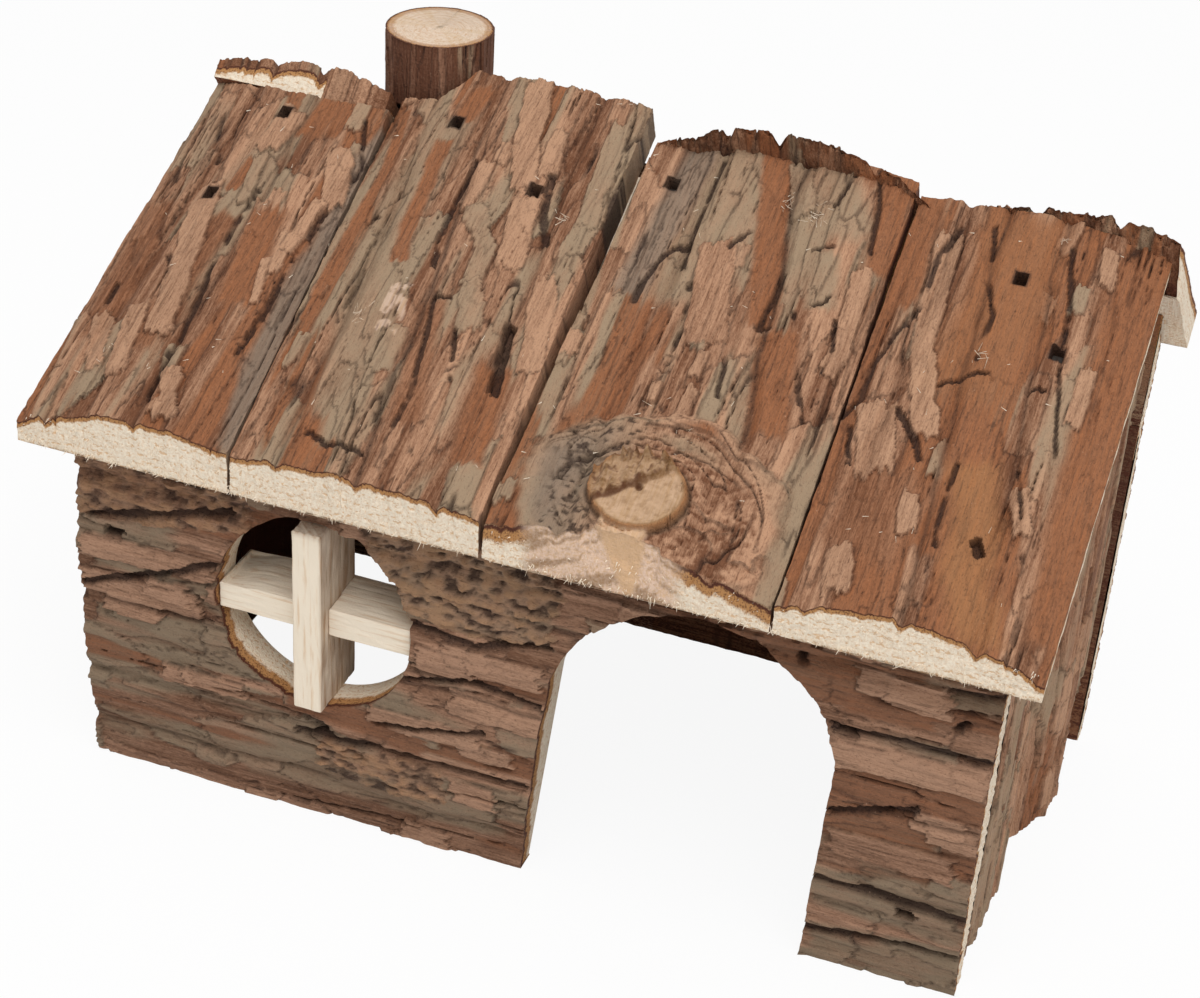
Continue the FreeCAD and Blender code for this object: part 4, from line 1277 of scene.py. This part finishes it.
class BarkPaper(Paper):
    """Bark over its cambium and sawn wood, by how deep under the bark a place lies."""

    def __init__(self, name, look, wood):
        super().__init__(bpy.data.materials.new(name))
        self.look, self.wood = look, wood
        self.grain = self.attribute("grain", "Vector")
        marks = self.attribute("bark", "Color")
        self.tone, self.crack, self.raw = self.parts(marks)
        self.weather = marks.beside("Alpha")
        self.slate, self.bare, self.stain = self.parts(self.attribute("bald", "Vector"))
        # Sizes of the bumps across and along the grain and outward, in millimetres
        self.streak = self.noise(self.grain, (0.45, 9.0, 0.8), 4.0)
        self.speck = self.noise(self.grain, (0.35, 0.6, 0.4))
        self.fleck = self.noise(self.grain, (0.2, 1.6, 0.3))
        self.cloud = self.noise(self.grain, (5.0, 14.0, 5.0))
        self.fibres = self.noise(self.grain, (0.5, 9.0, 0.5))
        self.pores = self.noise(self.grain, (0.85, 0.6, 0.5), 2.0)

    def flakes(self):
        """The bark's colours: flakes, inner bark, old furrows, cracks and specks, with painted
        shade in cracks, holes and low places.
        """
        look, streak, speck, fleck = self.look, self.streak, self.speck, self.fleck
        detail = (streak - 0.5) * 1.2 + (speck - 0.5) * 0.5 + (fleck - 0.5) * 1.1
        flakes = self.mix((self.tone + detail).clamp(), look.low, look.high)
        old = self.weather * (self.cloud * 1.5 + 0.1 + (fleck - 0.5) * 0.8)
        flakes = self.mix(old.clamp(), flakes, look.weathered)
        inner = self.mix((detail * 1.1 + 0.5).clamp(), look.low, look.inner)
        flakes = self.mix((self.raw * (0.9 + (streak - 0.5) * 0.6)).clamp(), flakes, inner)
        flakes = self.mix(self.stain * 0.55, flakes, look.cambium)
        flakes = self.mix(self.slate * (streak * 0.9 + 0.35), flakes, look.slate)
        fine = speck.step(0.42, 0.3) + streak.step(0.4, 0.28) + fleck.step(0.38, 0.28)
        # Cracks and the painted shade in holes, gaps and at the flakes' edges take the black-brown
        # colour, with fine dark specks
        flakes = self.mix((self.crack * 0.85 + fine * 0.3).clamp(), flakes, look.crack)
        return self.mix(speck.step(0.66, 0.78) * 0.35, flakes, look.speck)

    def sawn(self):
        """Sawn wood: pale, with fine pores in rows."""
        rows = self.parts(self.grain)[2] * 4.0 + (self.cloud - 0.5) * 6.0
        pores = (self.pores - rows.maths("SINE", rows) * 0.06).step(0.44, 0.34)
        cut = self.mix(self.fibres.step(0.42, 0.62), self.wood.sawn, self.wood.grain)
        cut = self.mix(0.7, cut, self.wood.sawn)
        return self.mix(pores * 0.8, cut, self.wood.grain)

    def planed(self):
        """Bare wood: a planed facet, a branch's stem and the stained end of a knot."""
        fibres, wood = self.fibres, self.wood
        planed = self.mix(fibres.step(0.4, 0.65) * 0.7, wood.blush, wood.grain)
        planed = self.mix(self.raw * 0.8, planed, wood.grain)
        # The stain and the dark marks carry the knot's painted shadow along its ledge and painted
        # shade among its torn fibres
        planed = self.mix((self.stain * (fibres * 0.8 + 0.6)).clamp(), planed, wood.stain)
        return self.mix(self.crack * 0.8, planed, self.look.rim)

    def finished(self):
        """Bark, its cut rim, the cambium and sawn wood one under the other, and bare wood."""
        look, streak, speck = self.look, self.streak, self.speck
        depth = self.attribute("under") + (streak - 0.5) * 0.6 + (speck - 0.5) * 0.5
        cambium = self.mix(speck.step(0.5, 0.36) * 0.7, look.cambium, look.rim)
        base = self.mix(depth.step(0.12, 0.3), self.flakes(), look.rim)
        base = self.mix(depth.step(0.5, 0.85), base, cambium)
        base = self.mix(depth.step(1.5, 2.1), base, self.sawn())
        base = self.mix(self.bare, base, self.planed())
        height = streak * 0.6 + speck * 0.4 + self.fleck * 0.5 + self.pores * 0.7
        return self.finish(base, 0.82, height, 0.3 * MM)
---
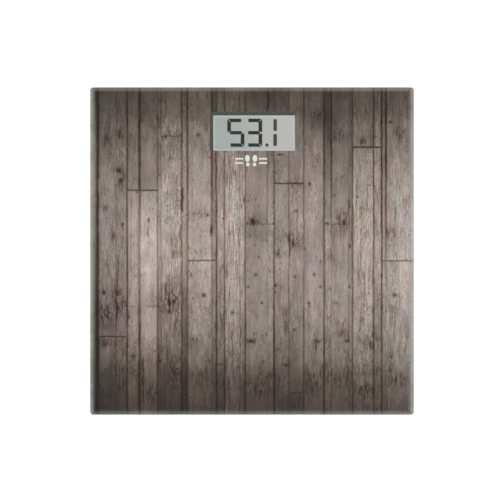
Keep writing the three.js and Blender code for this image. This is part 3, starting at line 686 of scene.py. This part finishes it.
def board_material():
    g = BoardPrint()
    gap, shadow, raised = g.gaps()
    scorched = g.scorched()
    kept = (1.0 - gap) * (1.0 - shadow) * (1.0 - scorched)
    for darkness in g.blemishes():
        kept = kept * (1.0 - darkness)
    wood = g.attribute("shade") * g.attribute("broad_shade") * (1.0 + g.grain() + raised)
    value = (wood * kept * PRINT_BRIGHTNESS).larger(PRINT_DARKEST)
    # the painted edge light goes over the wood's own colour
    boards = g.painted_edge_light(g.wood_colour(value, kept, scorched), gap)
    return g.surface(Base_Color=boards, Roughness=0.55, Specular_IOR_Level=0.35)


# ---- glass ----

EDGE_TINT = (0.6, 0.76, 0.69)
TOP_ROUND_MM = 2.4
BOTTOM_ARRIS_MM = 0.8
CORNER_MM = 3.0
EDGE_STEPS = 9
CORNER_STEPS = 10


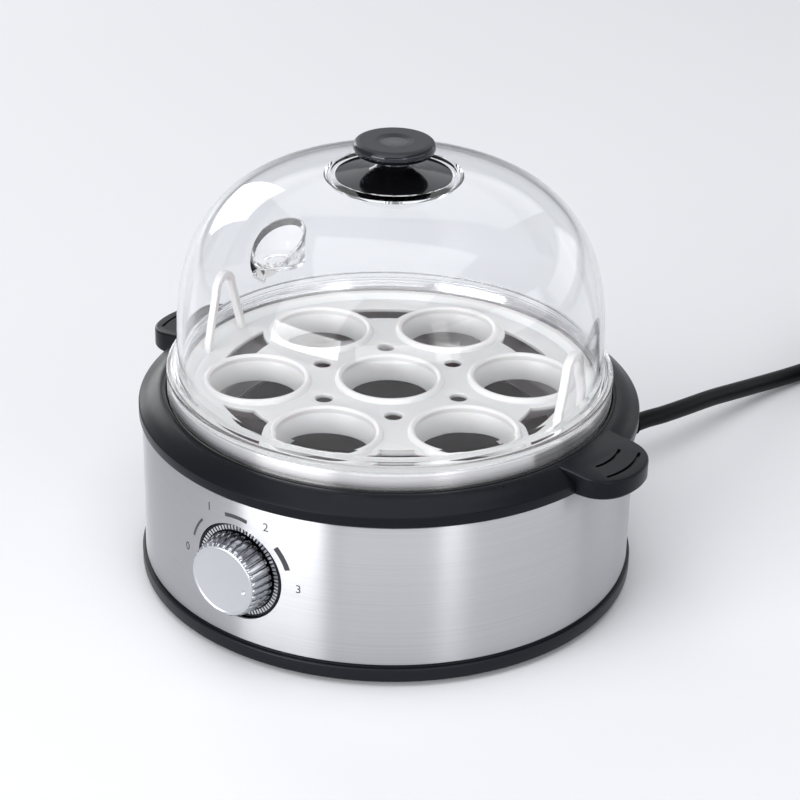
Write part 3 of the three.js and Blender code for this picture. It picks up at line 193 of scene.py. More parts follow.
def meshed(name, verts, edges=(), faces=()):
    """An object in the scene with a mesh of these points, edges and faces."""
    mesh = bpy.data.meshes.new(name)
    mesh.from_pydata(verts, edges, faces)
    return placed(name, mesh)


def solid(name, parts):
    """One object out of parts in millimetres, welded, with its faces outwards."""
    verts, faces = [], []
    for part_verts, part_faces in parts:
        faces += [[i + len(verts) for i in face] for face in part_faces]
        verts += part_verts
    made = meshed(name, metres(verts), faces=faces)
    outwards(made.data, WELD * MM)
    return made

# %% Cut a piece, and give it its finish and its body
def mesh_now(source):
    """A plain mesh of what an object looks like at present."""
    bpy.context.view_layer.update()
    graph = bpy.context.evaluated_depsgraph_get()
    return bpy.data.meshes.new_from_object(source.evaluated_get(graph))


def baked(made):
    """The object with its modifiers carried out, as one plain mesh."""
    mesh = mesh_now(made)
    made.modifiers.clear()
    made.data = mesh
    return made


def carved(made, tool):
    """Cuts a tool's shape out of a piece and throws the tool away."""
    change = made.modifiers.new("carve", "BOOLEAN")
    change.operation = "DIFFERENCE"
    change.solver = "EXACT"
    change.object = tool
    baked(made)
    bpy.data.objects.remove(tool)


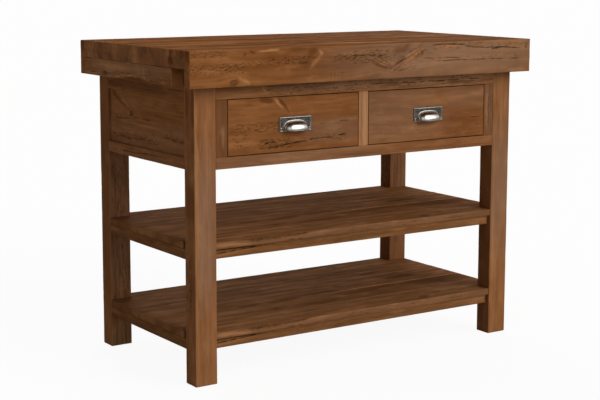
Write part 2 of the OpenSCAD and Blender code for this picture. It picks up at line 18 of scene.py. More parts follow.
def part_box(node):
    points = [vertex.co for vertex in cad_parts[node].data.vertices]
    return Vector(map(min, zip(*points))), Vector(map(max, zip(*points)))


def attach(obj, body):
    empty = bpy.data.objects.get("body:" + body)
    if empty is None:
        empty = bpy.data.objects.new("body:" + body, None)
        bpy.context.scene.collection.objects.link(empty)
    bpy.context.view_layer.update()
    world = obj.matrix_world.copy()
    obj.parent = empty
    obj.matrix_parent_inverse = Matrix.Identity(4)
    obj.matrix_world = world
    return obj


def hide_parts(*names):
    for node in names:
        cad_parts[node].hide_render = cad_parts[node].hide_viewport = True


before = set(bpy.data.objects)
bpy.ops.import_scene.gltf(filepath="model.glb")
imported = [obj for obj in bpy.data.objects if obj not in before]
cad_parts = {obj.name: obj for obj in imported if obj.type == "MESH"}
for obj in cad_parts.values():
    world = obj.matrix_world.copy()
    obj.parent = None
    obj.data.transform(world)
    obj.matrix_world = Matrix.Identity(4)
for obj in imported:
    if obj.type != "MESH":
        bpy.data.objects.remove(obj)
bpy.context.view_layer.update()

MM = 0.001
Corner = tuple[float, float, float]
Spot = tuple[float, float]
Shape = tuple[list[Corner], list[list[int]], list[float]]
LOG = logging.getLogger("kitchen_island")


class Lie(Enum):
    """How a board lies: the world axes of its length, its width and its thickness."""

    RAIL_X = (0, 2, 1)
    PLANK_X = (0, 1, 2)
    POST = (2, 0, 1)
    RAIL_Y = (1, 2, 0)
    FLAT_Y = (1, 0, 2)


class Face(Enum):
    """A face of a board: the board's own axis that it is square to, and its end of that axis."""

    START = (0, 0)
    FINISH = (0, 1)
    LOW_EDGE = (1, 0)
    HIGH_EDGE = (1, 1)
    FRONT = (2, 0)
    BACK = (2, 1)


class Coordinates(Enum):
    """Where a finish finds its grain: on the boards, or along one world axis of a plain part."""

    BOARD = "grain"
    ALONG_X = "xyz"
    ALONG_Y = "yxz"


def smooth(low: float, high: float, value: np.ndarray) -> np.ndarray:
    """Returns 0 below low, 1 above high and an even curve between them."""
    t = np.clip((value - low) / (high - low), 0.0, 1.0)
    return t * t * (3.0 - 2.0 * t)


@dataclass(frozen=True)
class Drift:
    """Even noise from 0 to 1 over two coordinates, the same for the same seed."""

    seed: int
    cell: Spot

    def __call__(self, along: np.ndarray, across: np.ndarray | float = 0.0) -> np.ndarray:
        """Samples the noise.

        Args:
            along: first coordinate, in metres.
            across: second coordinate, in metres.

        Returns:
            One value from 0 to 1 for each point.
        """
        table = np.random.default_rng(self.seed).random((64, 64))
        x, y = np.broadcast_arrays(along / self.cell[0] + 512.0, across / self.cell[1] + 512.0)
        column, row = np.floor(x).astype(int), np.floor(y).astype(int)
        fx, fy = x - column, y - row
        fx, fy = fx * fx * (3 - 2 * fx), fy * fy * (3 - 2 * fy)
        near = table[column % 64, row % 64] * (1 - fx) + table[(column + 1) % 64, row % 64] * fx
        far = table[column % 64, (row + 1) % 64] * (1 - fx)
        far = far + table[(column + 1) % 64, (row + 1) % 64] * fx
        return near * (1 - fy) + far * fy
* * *
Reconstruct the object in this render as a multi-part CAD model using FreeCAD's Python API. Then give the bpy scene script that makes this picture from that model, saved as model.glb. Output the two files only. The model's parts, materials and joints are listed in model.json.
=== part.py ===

**Task:** Exactly as written, quote the lines from the one that has "Write part 2" down to the one that has "before = set(bpy.data.objects)", and include both.

**Reply:**
Write part 2 of the OpenSCAD and Blender code for this picture. It picks up at line 18 of scene.py. More parts follow.
def part_box(node):
    points = [vertex.co for vertex in cad_parts[node].data.vertices]
    return Vector(map(min, zip(*points))), Vector(map(max, zip(*points)))


def attach(obj, body):
    empty = bpy.data.objects.get("body:" + body)
    if empty is None:
        empty = bpy.data.objects.new("body:" + body, None)
        bpy.context.scene.collection.objects.link(empty)
    bpy.context.view_layer.update()
    world = obj.matrix_world.copy()
    obj.parent = empty
    obj.matrix_parent_inverse = Matrix.Identity(4)
    obj.matrix_world = world
    return obj


def hide_parts(*names):
    for node in names:
        cad_parts[node].hide_render = cad_parts[node].hide_viewport = True


before = set(bpy.data.objects)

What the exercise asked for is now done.